We’ve got Annie enticing Mike into a couples massage by asking, “Ready to make eye contact while another man touches me?” And their son and daughter repeatedly being mistaken for a romantic couple. (“You could do worse,” Ian says defensively to sister Eve.) Plus the obnoxious blind guy, who can identify shapes, complimenting Annie on her breasts. It’s hard to cap all of this off with insisting there’s a lesson about “not letting roles define you.” The theme here is obviously attempted edginess with an odor of desperation.
The best thing about “Golf” is that it has some continuity with last week’s episode establishing Annie as someone who thrives on confrontation. The show is leaning into our desire to see Brandt play another character who gets fiercely protective of her family, and it’s fun when Mike and Annie team up in a spirit of awful competitiveness against the rest of the world. (Modern Family is usually more fun when the couples work together instead of bickering, and MJF is sticking to that rule.)
In “Golf,” their foe is Chaz, a hacky jazz musician in dark glasses who’s playing with Mike in a charity golf tournament. He grabs the hotel’s last suite with a view (Mike points out that this is a waste) and pushes Mike and Annie back to the garden level. He treats his silent personal assistant like, well, a dog. After a swing, he plays to the crowd: “Oh, wow! That sounded good. Hey, how far did that go? I couldn’t see it!”
The physically challenged jerk is an HBO comedy staple by now (Hello Ladies currently has an antagonist in a wheelchair), and Chaz is a heavy-handed example of the type. But he serves as a plot device and a way to bring out Mike’s jealousy of someone else being admired for overcoming “obstacles.” Dismissing the caddies on the golf course, he grabs his own and Chaz’s bags, boasting, “I’m carrying this burden on my own.”

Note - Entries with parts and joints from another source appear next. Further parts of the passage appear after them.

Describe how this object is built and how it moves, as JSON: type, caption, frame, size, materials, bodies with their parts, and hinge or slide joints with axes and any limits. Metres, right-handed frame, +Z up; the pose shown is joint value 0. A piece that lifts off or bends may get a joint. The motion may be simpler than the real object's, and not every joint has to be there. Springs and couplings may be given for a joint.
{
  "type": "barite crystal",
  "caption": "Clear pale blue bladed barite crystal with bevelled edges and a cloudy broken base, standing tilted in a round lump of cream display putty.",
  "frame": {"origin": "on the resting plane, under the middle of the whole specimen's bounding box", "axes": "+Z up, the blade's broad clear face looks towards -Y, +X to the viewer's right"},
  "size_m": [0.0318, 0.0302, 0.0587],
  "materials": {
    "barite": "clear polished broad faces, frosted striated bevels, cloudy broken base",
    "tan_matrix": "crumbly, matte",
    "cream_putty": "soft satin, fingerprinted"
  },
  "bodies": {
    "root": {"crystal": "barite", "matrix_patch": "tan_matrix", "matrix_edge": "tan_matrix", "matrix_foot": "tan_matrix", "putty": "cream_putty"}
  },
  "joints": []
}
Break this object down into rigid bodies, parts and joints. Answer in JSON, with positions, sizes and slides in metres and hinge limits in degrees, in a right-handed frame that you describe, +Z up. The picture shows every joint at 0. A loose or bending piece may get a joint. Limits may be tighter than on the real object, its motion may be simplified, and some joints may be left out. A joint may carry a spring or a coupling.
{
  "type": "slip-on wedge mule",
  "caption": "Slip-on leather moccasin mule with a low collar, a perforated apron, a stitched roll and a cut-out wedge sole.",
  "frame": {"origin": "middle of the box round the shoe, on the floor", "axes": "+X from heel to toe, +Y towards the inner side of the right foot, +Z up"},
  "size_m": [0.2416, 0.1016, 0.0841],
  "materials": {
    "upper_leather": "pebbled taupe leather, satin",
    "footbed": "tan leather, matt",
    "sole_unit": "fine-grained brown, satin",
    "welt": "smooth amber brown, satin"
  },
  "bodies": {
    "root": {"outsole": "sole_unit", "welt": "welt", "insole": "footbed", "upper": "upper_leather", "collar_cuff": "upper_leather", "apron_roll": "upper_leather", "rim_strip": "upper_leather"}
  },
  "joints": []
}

The shame of losing to someone who’s (legally) blind prompts Mike to distract Chaz by tipping over a golf bag just as the jazzman takes a swing, and then blame a child for it. Chaz accuses Mike of cheating, Annie takes offense, and there’s a showdown of barbed speeches at the charity event’s banquet. (Annie: “I think the, uh, jingle writer made a good point.”) Mike finally admits to Annie, “I just want to be the inspirational guy,” which makes him at least a self-aware jerk. In the end, there’s an attempt at nuance here, and the theme of wanting recognition for overcoming a disability without taking advantage of people’s sympathies is a natural for this show—if it can figure out better stories in which to explore the idea.
- The dreaded B-plot involves Ian and Eve renting out the family’s home (FYI, “four-bedroom, two-bath in Manhattan”) while their parents are away. It’s timely, given the recent crackdown on the AirBnB apartment-sharing site in New York. But most of the story is a showcase for Ian’s clumsiness (however long this show lasts, Conor Romero will end up with a nice highlight reel of him dropping things) rather than the particulars of letting strangers touch all your stuff.
- The C-plot has Mike’s sister Leigh babysitting Graham and treating the evening as if it’s yet another date with a cad who just wants to get into her panties.
- Mike on the hotel room he and Annie got the weekend he proposed to her: “They called it ‘garden view,’ but the only thing we viewed was a bunch of golfers peeing.” Annie: “We were right between the front nine and the back nine.” Mike: “Actually saw a guy’s front nine.”
- Mike, dismissively: “It’s 1961, and jazz musicians are celebrities again.” I wish it weren’t so, but his sarcasm is warranted.
- “Golf” confirms that NBC still pixelates an extended middle finger. Maybe that will change when it finally shows up in a presidential debate.